Battlestar Galactica (2003)
To meet Star Trek‘s idealism, Battlestar gives us desperation, and a glimpse at the extent to which our freedoms depend upon the luxury of peace. In Battlestar, humanity is reduced by cataclysm to 40,000+ souls wandering the stars in search of a new home. Deprived totally of peace, civil rights have to drop left and right: reproductive choice, the precious separation between military and civilian government, and the independence of the press all fade or weaken within the first season.

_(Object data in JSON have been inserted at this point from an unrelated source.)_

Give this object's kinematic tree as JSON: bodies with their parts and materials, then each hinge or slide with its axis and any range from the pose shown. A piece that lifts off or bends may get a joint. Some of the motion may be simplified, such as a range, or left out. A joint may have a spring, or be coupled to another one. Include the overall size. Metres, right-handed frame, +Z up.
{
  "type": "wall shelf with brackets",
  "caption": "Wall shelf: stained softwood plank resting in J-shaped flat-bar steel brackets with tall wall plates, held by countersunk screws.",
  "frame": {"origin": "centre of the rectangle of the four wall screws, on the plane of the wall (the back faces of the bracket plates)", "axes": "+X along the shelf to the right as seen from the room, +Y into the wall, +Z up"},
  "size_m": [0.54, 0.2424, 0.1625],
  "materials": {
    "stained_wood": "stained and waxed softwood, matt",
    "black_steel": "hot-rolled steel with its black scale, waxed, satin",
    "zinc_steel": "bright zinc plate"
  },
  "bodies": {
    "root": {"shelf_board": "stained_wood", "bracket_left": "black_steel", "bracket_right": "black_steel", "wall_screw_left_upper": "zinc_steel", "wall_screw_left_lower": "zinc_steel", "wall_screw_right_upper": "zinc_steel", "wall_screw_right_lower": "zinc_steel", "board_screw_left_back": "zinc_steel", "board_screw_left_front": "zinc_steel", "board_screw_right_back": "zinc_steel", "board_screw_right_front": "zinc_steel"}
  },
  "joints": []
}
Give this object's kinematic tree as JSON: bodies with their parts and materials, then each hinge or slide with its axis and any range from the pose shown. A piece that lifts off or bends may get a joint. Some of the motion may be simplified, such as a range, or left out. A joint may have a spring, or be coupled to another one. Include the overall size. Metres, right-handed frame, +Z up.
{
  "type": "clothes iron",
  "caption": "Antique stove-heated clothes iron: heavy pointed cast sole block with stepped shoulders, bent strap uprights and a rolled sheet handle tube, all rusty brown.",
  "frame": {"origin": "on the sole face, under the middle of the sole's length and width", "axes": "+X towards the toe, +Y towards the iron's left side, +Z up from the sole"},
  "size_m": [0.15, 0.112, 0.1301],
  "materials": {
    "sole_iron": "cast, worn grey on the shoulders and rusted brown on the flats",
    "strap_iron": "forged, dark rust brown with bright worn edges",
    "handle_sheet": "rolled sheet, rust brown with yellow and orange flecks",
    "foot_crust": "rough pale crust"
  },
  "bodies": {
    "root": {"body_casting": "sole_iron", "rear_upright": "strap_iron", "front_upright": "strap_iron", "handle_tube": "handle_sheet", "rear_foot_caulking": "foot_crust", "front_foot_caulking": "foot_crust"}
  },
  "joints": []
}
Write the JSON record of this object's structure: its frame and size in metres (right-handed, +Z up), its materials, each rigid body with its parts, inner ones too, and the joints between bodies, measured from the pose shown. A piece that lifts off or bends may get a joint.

Battlestar dares to pose situations where total desperation make suicide bombing understandable (if not palatable), to criticize the democratic electorate’s willingness to believe any glimmer of hope over grim realities, and to make electoral fraud seemed almost morally compelled. The message, it seems, is that desperate times often do call for desperate measures, but only to a tipping point, past which the part of humanity we abandon in the process of saving our lives makes what’s left of us afterwards, a pale shadow of our former selves, barely worth the odyssey.
It was Battlestar‘s Admiral Adama who, in 2003, questioned why, considering our sins against each other, humanity thought it was entitled to live. What makes us so special? Periodically, especially in wartime, that’s an important question to ask. But it’s not a question to ask publicly. Hence the wonder of fiction.